ダブルコロンすなわち中断と、消しゴムすなわち削除が、彼の武器。
敵は、自分自身の思い込み、既成概念。それがどういう結果をもたらすかは、彼自身が自身の経験でよくわかっていることだろう。
よって、彼の創作(小説においても)では、多視点で複数の流れを同時に扱い、語り手は信用ならず、訂正も平気でする、ということになる。
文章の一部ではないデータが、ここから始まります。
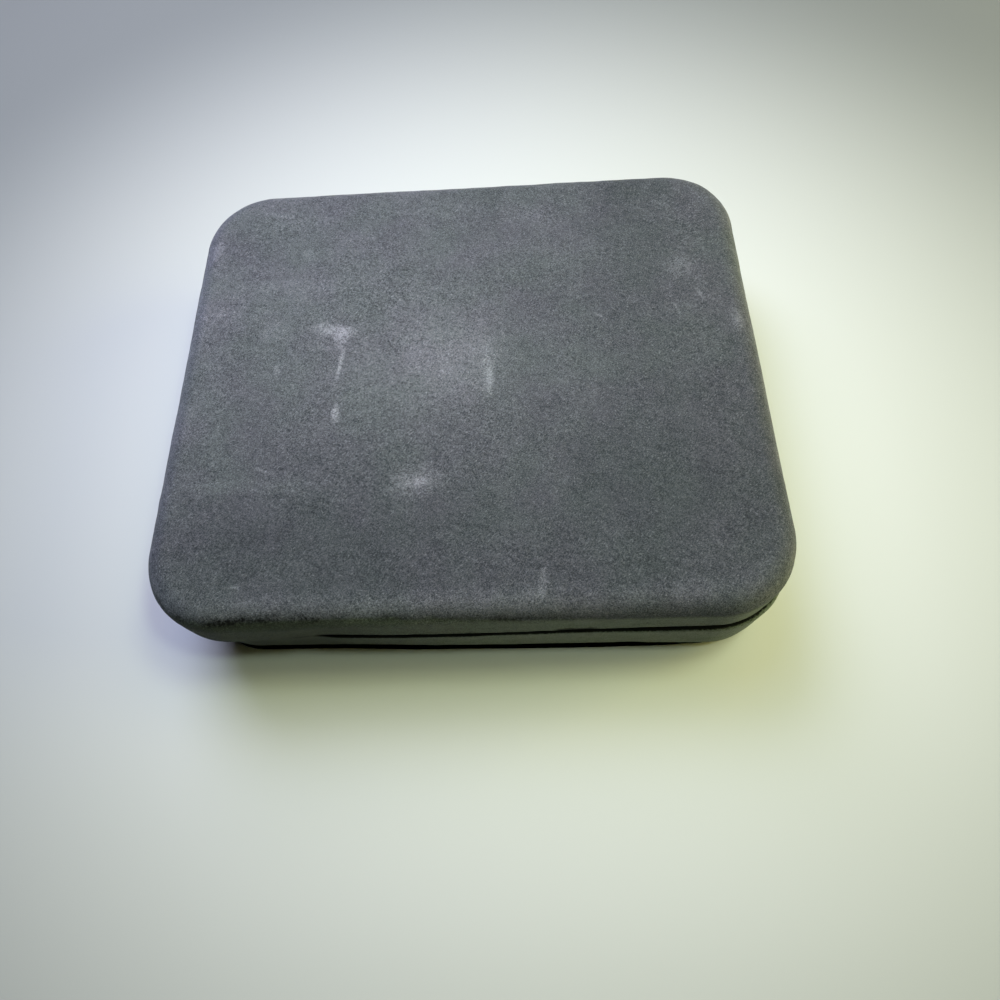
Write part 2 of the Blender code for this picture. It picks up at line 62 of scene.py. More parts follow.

そうでないもの、答えが一つのみに導かれるものは文学ではない、という認識が彼にはあると思われる。



卵の中


 ぼくらは卵の中で暮らしている。
 殻の内側に
 ぼくらは 不作法なスケッチと
 ぼくらの敵の名前を落書きした。
 ぼくらは孵化される。

 ぼくらを孵えすのがだれであろうと、
 かれは ぼくらの鉛筆もろとも孵化する。 
 ある日 卵からはい出て、
 ぼくらは ただちに
 卵を孵えしたものの像をつくるだろう。

 ぼくらは自分たちが孵化されるのを想像する。
 ぼくらは心やさしい鶏を思い浮かべ
 そして ぼくらを抱く雌鶏の
 色彩と種類について
 学校の宿題をする。

 いつぼくらは卵からはい出るのか?
 卵の中のぼくらの預言者たちは
 抱かれているあいだじゅう
 いくら払ったらいいか言い争う。
 彼らは一日いくらだと仮定する。

 退屈のあまり またまことの必要から
 ぼくらは孵化箱を作り出した。
 ぼくらは卵の中の後進たちを心から心配しているのだ。
 ぼくらを寝ずに番してくれるあの雌鶏に
 ぼくらの特許をおすすめしたい。

 だが ぼくらの頭上には屋根がある。
 年老いたひよこたち
 言葉を知っている胎児たちは
 ひねもす語り
 論じて飽きない 彼らの夢を。

 そして もしぼくらが孵化されないなら?
 この殻がけっして虚ろにならないなら?
 ぼくらの地平線が ぼくらの悪戯書きの
 地平線にすぎず いつまでもそうあり続けるなら?
 ぼくらは孵化されるのを望んでいる。

 たとえどんなにぼくらが孵化について語ろうと、
 ぼくらの殻の外で、だれかが飢えを覚えていて、
 ぼくらをフライパンにぶちあけ 塩をふりかける
 という恐れのなくなることはないだろう。ー
 そしたら どうしたらいい、卵の中の兄弟たちよ?

(「集英社版 世界の文学 第37巻 現代詩集」 高本研一訳 p264-265)

最後の2連での、震えが止まらない。
とぼけたユーモアでくるんだ、雌鶏と卵、孵化箱と卵、親と子、社会と個人、神と人間…など、読み方によって代入されるものが入れ替わるのを楽しみながら進むと、「ぼくら」はまだ孵化していないこと可能性を告げられる。
果たして、孵化しているのか。
飢えているだれかとはいったい何者なのか。
やはり書くことしかできないのだろう、それがたとえ「悪戯書きの地平線」にすぎなくても。